- [WHAT IS BEING ASKED]:
Extract the complete listing and repeat it word for word.

- [STORED DATA]:
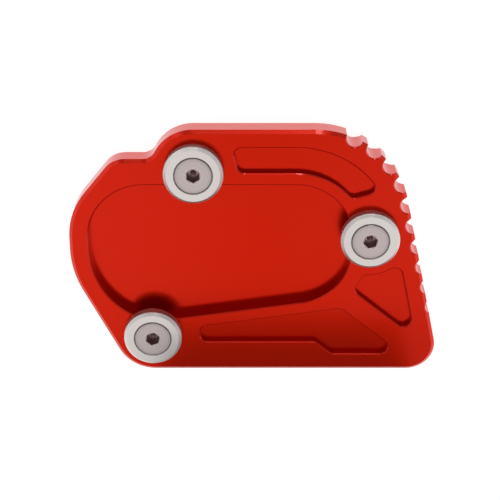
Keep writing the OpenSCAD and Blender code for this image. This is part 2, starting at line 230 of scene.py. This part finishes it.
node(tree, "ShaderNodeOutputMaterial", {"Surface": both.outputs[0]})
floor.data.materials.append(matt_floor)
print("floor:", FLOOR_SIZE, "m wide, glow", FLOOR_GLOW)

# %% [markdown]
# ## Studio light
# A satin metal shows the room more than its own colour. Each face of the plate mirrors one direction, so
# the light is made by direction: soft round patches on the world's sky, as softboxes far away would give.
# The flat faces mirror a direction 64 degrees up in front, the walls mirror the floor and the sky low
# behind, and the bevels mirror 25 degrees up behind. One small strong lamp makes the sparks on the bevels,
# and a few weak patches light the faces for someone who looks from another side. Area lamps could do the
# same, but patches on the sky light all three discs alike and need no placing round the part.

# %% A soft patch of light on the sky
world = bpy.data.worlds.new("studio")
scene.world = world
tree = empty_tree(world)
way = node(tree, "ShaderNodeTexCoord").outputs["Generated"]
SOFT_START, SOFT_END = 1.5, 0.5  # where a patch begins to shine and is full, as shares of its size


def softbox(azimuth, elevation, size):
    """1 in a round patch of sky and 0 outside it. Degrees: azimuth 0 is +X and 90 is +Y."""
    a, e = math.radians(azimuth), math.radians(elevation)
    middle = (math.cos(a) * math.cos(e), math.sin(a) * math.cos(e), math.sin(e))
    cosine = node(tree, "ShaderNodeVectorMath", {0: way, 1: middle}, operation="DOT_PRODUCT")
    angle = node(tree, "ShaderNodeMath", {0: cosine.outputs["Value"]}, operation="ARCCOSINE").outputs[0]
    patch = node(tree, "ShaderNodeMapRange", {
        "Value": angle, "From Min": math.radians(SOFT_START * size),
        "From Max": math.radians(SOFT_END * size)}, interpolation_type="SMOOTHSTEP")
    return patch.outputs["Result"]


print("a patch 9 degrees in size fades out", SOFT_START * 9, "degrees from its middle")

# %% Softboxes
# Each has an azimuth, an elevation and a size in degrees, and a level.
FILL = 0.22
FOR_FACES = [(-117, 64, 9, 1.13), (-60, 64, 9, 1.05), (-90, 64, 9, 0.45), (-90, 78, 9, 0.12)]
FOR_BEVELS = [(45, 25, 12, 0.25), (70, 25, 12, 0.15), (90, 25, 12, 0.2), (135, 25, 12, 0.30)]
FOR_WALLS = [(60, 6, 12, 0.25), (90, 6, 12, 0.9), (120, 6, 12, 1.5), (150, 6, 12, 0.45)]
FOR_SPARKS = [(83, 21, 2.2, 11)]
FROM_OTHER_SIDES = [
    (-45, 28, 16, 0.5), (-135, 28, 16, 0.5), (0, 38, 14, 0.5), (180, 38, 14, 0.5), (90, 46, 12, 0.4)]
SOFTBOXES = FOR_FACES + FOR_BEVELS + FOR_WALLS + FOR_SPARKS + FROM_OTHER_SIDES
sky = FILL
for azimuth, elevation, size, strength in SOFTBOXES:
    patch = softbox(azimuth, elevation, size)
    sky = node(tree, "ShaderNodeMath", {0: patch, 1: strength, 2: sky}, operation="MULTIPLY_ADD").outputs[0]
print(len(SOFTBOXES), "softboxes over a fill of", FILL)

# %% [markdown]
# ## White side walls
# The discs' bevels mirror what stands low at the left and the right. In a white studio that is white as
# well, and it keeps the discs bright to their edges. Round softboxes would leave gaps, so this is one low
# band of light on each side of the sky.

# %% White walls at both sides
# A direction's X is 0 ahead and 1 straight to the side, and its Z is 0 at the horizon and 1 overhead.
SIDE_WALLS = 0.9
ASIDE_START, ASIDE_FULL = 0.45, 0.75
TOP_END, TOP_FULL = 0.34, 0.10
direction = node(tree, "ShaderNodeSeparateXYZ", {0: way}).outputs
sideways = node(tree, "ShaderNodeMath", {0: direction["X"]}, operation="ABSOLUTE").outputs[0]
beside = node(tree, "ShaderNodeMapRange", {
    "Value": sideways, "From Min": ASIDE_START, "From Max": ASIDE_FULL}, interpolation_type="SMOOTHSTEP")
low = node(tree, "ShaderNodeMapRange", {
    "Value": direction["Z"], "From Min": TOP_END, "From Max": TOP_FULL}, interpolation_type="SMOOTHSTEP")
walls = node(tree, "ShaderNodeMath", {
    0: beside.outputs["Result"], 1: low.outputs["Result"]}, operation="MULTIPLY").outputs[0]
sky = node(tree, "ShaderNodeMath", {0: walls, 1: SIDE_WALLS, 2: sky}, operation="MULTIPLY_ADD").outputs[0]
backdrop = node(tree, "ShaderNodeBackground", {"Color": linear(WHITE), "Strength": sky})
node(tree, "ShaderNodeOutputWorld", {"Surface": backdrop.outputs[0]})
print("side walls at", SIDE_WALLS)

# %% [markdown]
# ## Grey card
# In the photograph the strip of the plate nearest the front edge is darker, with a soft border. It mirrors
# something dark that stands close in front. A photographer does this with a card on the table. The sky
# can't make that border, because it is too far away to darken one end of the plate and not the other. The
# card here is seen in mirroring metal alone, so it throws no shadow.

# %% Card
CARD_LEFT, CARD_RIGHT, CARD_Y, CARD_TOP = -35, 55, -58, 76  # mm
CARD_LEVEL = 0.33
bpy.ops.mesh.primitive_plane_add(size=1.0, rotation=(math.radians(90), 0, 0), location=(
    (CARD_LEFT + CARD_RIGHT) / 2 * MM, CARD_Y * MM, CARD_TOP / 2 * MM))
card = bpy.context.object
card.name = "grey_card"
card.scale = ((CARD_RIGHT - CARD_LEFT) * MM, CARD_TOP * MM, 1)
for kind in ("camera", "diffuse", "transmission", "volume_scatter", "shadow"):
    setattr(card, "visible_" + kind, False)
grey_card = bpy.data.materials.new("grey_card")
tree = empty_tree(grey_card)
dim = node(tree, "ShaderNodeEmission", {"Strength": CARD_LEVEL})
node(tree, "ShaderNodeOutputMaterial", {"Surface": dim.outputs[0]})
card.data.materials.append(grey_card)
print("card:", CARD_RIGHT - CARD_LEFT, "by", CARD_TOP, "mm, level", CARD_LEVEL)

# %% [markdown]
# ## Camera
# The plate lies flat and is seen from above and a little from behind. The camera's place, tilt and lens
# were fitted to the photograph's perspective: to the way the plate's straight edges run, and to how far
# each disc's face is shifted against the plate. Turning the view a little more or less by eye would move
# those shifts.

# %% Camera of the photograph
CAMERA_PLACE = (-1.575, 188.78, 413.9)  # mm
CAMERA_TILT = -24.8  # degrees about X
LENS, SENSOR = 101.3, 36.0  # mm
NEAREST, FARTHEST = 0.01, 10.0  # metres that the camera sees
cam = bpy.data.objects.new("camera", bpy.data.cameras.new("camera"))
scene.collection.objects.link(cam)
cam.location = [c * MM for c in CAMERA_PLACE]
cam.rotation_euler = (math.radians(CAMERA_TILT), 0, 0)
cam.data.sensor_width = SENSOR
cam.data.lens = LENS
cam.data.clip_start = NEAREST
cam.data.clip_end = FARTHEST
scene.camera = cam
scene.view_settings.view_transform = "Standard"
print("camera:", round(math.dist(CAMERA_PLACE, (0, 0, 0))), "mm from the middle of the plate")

- [FULL RESPONSE]:
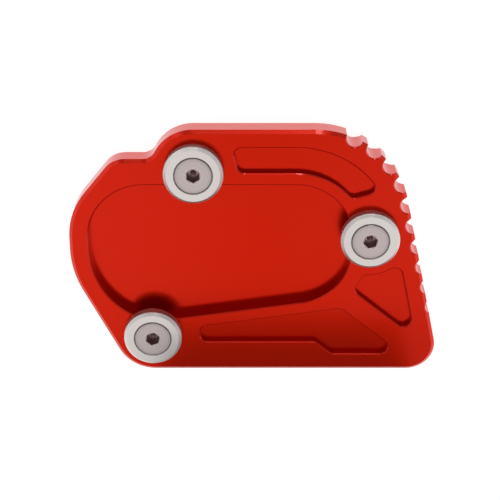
Keep writing the OpenSCAD and Blender code for this image. This is part 2, starting at line 230 of scene.py. This part finishes it.
node(tree, "ShaderNodeOutputMaterial", {"Surface": both.outputs[0]})
floor.data.materials.append(matt_floor)
print("floor:", FLOOR_SIZE, "m wide, glow", FLOOR_GLOW)

# %% [markdown]
# ## Studio light
# A satin metal shows the room more than its own colour. Each face of the plate mirrors one direction, so
# the light is made by direction: soft round patches on the world's sky, as softboxes far away would give.
# The flat faces mirror a direction 64 degrees up in front, the walls mirror the floor and the sky low
# behind, and the bevels mirror 25 degrees up behind. One small strong lamp makes the sparks on the bevels,
# and a few weak patches light the faces for someone who looks from another side. Area lamps could do the
# same, but patches on the sky light all three discs alike and need no placing round the part.

# %% A soft patch of light on the sky
world = bpy.data.worlds.new("studio")
scene.world = world
tree = empty_tree(world)
way = node(tree, "ShaderNodeTexCoord").outputs["Generated"]
SOFT_START, SOFT_END = 1.5, 0.5  # where a patch begins to shine and is full, as shares of its size


def softbox(azimuth, elevation, size):
    """1 in a round patch of sky and 0 outside it. Degrees: azimuth 0 is +X and 90 is +Y."""
    a, e = math.radians(azimuth), math.radians(elevation)
    middle = (math.cos(a) * math.cos(e), math.sin(a) * math.cos(e), math.sin(e))
    cosine = node(tree, "ShaderNodeVectorMath", {0: way, 1: middle}, operation="DOT_PRODUCT")
    angle = node(tree, "ShaderNodeMath", {0: cosine.outputs["Value"]}, operation="ARCCOSINE").outputs[0]
    patch = node(tree, "ShaderNodeMapRange", {
        "Value": angle, "From Min": math.radians(SOFT_START * size),
        "From Max": math.radians(SOFT_END * size)}, interpolation_type="SMOOTHSTEP")
    return patch.outputs["Result"]


print("a patch 9 degrees in size fades out", SOFT_START * 9, "degrees from its middle")

# %% Softboxes
# Each has an azimuth, an elevation and a size in degrees, and a level.
FILL = 0.22
FOR_FACES = [(-117, 64, 9, 1.13), (-60, 64, 9, 1.05), (-90, 64, 9, 0.45), (-90, 78, 9, 0.12)]
FOR_BEVELS = [(45, 25, 12, 0.25), (70, 25, 12, 0.15), (90, 25, 12, 0.2), (135, 25, 12, 0.30)]
FOR_WALLS = [(60, 6, 12, 0.25), (90, 6, 12, 0.9), (120, 6, 12, 1.5), (150, 6, 12, 0.45)]
FOR_SPARKS = [(83, 21, 2.2, 11)]
FROM_OTHER_SIDES = [
    (-45, 28, 16, 0.5), (-135, 28, 16, 0.5), (0, 38, 14, 0.5), (180, 38, 14, 0.5), (90, 46, 12, 0.4)]
SOFTBOXES = FOR_FACES + FOR_BEVELS + FOR_WALLS + FOR_SPARKS + FROM_OTHER_SIDES
sky = FILL
for azimuth, elevation, size, strength in SOFTBOXES:
    patch = softbox(azimuth, elevation, size)
    sky = node(tree, "ShaderNodeMath", {0: patch, 1: strength, 2: sky}, operation="MULTIPLY_ADD").outputs[0]
print(len(SOFTBOXES), "softboxes over a fill of", FILL)

# %% [markdown]
# ## White side walls
# The discs' bevels mirror what stands low at the left and the right. In a white studio that is white as
# well, and it keeps the discs bright to their edges. Round softboxes would leave gaps, so this is one low
# band of light on each side of the sky.

# %% White walls at both sides
# A direction's X is 0 ahead and 1 straight to the side, and its Z is 0 at the horizon and 1 overhead.
SIDE_WALLS = 0.9
ASIDE_START, ASIDE_FULL = 0.45, 0.75
TOP_END, TOP_FULL = 0.34, 0.10
direction = node(tree, "ShaderNodeSeparateXYZ", {0: way}).outputs
sideways = node(tree, "ShaderNodeMath", {0: direction["X"]}, operation="ABSOLUTE").outputs[0]
beside = node(tree, "ShaderNodeMapRange", {
    "Value": sideways, "From Min": ASIDE_START, "From Max": ASIDE_FULL}, interpolation_type="SMOOTHSTEP")
low = node(tree, "ShaderNodeMapRange", {
    "Value": direction["Z"], "From Min": TOP_END, "From Max": TOP_FULL}, interpolation_type="SMOOTHSTEP")
walls = node(tree, "ShaderNodeMath", {
    0: beside.outputs["Result"], 1: low.outputs["Result"]}, operation="MULTIPLY").outputs[0]
sky = node(tree, "ShaderNodeMath", {0: walls, 1: SIDE_WALLS, 2: sky}, operation="MULTIPLY_ADD").outputs[0]
backdrop = node(tree, "ShaderNodeBackground", {"Color": linear(WHITE), "Strength": sky})
node(tree, "ShaderNodeOutputWorld", {"Surface": backdrop.outputs[0]})
print("side walls at", SIDE_WALLS)

# %% [markdown]
# ## Grey card
# In the photograph the strip of the plate nearest the front edge is darker, with a soft border. It mirrors
# something dark that stands close in front. A photographer does this with a card on the table. The sky
# can't make that border, because it is too far away to darken one end of the plate and not the other. The
# card here is seen in mirroring metal alone, so it throws no shadow.

# %% Card
CARD_LEFT, CARD_RIGHT, CARD_Y, CARD_TOP = -35, 55, -58, 76  # mm
CARD_LEVEL = 0.33
bpy.ops.mesh.primitive_plane_add(size=1.0, rotation=(math.radians(90), 0, 0), location=(
    (CARD_LEFT + CARD_RIGHT) / 2 * MM, CARD_Y * MM, CARD_TOP / 2 * MM))
card = bpy.context.object
card.name = "grey_card"
card.scale = ((CARD_RIGHT - CARD_LEFT) * MM, CARD_TOP * MM, 1)
for kind in ("camera", "diffuse", "transmission", "volume_scatter", "shadow"):
    setattr(card, "visible_" + kind, False)
grey_card = bpy.data.materials.new("grey_card")
tree = empty_tree(grey_card)
dim = node(tree, "ShaderNodeEmission", {"Strength": CARD_LEVEL})
node(tree, "ShaderNodeOutputMaterial", {"Surface": dim.outputs[0]})
card.data.materials.append(grey_card)
print("card:", CARD_RIGHT - CARD_LEFT, "by", CARD_TOP, "mm, level", CARD_LEVEL)

# %% [markdown]
# ## Camera
# The plate lies flat and is seen from above and a little from behind. The camera's place, tilt and lens
# were fitted to the photograph's perspective: to the way the plate's straight edges run, and to how far
# each disc's face is shifted against the plate. Turning the view a little more or less by eye would move
# those shifts.

# %% Camera of the photograph
CAMERA_PLACE = (-1.575, 188.78, 413.9)  # mm
CAMERA_TILT = -24.8  # degrees about X
LENS, SENSOR = 101.3, 36.0  # mm
NEAREST, FARTHEST = 0.01, 10.0  # metres that the camera sees
cam = bpy.data.objects.new("camera", bpy.data.cameras.new("camera"))
scene.collection.objects.link(cam)
cam.location = [c * MM for c in CAMERA_PLACE]
cam.rotation_euler = (math.radians(CAMERA_TILT), 0, 0)
cam.data.sensor_width = SENSOR
cam.data.lens = LENS
cam.data.clip_start = NEAREST
cam.data.clip_end = FARTHEST
scene.camera = cam
scene.view_settings.view_transform = "Standard"
print("camera:", round(math.dist(CAMERA_PLACE, (0, 0, 0))), "mm from the middle of the plate")